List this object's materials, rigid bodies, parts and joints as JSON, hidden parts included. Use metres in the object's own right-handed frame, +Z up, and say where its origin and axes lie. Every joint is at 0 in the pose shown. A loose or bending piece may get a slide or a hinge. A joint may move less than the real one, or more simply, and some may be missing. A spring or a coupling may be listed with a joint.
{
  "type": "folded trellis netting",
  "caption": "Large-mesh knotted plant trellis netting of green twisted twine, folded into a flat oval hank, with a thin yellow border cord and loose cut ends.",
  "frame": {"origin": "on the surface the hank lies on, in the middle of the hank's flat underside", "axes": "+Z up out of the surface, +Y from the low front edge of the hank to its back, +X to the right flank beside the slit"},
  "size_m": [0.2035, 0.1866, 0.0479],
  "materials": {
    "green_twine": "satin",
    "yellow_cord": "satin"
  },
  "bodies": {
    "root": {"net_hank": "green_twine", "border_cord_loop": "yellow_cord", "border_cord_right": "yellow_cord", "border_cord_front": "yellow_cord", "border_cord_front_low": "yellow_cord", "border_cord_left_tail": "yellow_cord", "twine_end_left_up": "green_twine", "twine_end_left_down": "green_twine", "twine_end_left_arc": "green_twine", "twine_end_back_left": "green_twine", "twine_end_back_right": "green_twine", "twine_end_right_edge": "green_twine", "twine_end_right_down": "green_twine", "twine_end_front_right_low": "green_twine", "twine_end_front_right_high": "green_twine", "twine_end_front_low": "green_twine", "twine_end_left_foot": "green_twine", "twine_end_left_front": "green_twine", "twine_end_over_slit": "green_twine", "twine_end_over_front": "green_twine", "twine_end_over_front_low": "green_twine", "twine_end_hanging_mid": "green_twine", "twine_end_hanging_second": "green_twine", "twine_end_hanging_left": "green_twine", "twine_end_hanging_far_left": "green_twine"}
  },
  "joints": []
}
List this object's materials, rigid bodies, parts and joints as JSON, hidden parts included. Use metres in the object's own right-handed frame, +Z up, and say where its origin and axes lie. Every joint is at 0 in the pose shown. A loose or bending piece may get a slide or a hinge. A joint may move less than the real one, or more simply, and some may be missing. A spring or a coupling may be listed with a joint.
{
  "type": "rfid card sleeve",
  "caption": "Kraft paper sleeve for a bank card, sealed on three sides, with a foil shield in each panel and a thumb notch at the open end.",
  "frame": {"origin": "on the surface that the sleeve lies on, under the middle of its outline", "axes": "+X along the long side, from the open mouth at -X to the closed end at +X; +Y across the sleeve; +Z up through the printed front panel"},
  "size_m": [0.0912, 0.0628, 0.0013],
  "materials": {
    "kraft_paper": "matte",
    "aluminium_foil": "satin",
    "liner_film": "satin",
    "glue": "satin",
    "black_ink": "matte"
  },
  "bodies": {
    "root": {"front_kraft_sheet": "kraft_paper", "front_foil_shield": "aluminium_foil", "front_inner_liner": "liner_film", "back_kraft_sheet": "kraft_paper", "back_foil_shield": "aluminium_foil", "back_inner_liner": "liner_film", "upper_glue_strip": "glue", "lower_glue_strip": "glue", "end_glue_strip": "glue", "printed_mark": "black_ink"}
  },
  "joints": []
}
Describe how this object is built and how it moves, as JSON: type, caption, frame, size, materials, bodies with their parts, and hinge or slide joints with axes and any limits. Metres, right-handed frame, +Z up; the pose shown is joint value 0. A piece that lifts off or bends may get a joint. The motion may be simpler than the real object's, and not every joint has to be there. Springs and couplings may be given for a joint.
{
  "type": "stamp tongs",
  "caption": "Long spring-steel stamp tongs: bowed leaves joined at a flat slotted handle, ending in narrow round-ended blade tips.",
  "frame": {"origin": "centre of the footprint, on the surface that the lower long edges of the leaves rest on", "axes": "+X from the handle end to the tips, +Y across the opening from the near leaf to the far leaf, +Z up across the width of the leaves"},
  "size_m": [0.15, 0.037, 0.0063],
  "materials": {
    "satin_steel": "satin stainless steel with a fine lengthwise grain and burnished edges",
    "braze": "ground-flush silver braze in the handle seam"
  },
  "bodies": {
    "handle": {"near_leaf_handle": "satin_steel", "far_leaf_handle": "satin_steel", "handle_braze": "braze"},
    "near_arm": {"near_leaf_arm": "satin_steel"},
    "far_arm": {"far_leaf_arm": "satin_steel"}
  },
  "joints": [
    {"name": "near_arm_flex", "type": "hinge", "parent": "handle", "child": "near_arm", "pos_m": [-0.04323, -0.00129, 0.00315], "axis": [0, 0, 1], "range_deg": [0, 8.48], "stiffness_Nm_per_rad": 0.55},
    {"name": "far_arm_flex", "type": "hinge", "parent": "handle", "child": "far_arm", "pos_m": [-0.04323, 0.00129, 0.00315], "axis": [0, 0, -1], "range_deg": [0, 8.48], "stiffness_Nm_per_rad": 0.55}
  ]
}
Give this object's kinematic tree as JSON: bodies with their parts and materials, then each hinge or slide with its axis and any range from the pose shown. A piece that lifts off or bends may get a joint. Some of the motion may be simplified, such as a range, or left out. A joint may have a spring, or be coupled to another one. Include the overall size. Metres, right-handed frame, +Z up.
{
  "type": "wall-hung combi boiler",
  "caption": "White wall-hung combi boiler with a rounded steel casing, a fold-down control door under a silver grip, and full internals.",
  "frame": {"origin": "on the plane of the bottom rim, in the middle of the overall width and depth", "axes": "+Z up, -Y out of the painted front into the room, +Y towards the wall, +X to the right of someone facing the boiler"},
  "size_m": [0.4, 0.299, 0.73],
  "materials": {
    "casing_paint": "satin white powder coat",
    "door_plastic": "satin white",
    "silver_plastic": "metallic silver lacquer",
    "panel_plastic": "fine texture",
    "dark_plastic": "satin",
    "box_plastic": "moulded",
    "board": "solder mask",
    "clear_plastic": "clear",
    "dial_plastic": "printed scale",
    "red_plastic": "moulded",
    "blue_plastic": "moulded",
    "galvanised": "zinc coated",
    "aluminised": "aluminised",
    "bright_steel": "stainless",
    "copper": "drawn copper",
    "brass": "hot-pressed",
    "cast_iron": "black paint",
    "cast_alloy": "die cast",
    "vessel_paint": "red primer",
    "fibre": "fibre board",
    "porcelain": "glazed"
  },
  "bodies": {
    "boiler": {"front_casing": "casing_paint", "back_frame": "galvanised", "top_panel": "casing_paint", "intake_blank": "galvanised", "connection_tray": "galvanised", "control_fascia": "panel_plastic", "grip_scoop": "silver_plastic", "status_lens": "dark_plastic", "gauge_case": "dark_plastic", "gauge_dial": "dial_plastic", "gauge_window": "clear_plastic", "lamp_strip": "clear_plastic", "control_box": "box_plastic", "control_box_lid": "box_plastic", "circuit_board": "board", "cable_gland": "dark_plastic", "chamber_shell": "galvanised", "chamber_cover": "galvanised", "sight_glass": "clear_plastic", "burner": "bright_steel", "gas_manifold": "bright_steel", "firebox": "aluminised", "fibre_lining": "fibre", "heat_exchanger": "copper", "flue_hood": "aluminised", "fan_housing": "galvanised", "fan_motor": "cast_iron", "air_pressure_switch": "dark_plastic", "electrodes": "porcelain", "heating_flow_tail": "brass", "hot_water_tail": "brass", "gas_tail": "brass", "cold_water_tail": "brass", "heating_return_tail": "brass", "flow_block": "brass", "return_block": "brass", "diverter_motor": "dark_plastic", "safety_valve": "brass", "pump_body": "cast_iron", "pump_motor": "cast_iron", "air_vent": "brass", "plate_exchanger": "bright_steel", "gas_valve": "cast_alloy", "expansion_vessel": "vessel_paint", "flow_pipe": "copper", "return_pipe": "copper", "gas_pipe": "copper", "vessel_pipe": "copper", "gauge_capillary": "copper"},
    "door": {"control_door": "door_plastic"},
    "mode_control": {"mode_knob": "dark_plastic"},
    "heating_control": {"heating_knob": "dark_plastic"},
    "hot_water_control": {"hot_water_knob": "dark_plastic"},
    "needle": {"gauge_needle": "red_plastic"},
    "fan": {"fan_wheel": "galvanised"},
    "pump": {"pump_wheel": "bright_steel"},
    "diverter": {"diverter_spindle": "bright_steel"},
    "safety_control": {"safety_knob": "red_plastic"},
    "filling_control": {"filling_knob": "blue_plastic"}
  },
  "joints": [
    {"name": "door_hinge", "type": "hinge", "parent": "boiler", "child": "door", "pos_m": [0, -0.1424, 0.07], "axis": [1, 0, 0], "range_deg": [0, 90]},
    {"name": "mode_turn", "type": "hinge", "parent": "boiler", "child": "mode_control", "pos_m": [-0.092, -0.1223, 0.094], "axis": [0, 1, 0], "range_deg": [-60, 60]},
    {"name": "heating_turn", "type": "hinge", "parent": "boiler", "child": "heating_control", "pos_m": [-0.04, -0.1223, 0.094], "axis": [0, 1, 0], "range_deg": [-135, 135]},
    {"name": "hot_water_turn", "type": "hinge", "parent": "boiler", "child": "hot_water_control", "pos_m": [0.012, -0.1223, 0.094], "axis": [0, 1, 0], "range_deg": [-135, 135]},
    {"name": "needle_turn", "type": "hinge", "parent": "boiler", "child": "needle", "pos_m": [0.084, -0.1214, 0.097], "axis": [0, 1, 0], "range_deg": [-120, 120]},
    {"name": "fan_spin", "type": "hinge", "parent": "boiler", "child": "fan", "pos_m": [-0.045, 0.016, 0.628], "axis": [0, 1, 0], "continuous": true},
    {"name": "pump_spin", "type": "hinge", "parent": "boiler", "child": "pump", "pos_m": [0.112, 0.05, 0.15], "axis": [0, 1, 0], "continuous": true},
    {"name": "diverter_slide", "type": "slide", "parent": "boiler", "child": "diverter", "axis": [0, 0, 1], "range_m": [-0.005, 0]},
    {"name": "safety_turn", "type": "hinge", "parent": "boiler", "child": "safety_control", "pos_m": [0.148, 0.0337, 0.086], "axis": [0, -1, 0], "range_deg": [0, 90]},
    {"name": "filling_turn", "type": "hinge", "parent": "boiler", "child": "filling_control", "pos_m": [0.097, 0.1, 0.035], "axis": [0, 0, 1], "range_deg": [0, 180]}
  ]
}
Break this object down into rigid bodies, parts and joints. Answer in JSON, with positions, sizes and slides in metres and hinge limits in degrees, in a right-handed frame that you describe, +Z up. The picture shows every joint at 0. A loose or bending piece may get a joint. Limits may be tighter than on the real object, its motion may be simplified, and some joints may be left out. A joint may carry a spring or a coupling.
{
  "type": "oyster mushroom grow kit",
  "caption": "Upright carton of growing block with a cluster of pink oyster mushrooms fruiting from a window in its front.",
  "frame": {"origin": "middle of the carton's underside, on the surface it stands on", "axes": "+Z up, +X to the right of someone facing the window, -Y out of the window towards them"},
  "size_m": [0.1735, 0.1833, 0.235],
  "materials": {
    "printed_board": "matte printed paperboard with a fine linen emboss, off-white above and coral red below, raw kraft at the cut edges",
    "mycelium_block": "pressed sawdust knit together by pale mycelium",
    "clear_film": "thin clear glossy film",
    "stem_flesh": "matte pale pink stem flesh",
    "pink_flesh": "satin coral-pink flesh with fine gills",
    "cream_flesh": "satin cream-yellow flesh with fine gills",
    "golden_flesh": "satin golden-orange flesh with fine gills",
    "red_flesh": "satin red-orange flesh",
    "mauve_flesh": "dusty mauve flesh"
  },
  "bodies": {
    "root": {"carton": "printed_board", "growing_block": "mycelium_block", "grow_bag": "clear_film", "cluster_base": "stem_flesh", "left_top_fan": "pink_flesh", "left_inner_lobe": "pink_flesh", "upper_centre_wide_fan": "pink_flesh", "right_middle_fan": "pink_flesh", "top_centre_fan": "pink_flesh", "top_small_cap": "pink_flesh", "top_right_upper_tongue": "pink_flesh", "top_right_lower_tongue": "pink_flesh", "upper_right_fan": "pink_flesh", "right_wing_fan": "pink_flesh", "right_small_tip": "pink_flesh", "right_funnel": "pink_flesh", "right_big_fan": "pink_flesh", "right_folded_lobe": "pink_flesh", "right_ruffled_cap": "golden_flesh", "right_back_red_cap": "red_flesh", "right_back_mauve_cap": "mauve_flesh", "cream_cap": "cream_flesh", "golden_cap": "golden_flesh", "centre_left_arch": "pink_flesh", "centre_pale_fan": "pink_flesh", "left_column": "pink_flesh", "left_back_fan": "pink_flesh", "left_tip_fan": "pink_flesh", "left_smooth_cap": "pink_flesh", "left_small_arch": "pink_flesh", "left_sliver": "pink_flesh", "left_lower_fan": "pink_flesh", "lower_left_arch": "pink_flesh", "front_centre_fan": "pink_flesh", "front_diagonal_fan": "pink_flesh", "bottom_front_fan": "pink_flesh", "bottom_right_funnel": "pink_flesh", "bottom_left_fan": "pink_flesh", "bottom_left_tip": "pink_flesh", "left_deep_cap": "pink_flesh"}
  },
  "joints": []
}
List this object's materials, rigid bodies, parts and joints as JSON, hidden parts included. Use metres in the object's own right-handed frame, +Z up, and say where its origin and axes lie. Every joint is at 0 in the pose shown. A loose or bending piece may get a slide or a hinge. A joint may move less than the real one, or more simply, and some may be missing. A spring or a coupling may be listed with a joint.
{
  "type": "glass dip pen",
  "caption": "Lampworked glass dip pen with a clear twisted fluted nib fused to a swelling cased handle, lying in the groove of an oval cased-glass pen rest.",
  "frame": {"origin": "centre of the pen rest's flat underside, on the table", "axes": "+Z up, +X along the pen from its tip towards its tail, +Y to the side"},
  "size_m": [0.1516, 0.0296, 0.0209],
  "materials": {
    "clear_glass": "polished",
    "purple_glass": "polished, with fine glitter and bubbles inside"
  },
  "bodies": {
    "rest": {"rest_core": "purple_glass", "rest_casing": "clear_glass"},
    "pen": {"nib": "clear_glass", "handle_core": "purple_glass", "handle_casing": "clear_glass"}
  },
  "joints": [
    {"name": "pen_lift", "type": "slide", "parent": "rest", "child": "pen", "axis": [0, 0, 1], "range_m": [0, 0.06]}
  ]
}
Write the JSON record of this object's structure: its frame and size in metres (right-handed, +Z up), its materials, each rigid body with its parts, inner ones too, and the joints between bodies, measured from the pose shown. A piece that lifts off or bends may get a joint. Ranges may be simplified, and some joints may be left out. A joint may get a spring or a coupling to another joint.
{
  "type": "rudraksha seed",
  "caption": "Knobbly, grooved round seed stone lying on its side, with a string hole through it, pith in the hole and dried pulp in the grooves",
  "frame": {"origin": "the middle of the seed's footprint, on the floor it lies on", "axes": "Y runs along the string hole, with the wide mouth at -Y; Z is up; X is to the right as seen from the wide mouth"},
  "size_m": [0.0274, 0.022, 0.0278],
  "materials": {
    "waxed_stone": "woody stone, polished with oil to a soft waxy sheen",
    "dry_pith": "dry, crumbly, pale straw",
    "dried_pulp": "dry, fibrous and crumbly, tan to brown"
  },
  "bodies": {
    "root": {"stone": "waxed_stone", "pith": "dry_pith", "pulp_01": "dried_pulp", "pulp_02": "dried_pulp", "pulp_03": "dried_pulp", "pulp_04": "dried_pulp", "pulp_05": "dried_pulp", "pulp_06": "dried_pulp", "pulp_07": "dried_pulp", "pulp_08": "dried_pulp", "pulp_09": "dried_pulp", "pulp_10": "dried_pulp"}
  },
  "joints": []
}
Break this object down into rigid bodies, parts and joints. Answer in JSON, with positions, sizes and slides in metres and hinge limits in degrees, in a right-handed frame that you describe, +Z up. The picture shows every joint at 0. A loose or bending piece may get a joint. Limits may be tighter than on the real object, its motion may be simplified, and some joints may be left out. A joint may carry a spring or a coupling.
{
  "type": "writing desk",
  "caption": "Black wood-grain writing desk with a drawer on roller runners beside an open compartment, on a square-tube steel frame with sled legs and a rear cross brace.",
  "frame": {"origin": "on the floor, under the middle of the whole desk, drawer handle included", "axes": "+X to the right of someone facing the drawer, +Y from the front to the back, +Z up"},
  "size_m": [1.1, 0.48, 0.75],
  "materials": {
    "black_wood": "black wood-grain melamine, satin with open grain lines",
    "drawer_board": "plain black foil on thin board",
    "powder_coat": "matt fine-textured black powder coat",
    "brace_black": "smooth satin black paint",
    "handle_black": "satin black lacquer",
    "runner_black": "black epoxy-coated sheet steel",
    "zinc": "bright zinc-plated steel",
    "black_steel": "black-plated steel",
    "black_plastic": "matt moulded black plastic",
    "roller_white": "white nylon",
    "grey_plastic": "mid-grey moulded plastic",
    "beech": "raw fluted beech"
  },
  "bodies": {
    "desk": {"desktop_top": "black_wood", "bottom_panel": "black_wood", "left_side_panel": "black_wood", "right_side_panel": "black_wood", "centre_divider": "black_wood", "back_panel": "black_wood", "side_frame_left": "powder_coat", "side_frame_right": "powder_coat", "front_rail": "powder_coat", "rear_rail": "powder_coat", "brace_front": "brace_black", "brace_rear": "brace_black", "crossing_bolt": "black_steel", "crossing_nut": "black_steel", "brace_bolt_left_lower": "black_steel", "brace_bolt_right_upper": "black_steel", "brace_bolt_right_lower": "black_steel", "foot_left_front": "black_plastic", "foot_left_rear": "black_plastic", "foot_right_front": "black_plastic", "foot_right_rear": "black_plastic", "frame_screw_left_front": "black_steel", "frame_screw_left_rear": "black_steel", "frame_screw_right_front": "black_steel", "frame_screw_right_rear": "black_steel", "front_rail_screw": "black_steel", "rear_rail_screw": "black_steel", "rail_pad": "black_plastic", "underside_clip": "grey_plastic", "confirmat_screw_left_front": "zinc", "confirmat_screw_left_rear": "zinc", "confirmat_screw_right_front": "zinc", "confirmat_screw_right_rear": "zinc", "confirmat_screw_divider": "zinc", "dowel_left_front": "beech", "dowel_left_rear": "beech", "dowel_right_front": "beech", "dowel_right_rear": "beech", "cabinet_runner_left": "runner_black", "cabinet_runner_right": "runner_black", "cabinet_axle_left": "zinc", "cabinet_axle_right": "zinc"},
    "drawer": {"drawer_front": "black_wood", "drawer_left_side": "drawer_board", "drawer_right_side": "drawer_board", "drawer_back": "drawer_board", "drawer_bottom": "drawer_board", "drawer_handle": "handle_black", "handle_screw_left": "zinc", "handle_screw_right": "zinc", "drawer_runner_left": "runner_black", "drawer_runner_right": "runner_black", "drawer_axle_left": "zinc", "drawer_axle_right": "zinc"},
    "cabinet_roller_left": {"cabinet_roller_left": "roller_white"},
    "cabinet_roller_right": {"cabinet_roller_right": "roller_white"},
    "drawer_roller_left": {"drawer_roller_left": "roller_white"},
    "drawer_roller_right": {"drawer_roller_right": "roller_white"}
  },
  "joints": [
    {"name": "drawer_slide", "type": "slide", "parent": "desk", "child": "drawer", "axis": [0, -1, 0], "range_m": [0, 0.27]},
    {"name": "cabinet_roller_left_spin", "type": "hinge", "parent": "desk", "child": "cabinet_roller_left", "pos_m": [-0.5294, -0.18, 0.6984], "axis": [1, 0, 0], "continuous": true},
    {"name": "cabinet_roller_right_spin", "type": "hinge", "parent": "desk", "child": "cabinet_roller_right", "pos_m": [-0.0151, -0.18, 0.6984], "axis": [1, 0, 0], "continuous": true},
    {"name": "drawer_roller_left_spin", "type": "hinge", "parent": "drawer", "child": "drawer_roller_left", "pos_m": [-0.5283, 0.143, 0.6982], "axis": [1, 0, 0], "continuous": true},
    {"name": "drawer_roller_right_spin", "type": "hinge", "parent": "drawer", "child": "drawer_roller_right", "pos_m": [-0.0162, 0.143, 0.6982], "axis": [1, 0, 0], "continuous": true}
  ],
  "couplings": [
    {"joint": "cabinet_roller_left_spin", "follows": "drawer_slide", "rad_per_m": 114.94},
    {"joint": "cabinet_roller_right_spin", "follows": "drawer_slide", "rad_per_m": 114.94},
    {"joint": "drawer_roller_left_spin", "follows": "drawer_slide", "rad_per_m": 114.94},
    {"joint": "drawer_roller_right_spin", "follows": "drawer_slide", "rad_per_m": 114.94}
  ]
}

> **Request**: Spot every line that holds "caption" and copy it.

> **Task answer**:
  "caption": "Large-mesh knotted plant trellis netting of green twisted twine, folded into a flat oval hank, with a thin yellow border cord and loose cut ends.",
  "caption": "Kraft paper sleeve for a bank card, sealed on three sides, with a foil shield in each panel and a thumb notch at the open end.",
Describe how this object is built and how it moves, as JSON: type, caption, frame, size, materials, bodies with their parts, and hinge or slide joints with axes and any limits. Metres, right-handed frame, +Z up; the pose shown is joint value 0. A piece that lifts off or bends may get a joint. The motion may be simpler than the real object's, and not every joint has to be there. Springs and couplings may be given for a joint.
  "caption": "Long spring-steel stamp tongs: bowed leaves joined at a flat slotted handle, ending in narrow round-ended blade tips.",
  "caption": "White wall-hung combi boiler with a rounded steel casing, a fold-down control door under a silver grip, and full internals.",
  "caption": "Upright carton of growing block with a cluster of pink oyster mushrooms fruiting from a window in its front.",
  "caption": "Lampworked glass dip pen with a clear twisted fluted nib fused to a swelling cased handle, lying in the groove of an oval cased-glass pen rest.",
  "caption": "Knobbly, grooved round seed stone lying on its side, with a string hole through it, pith in the hole and dried pulp in the grooves",
  "caption": "Black wood-grain writing desk with a drawer on roller runners beside an open compartment, on a square-tube steel frame with sled legs and a rear cross brace.",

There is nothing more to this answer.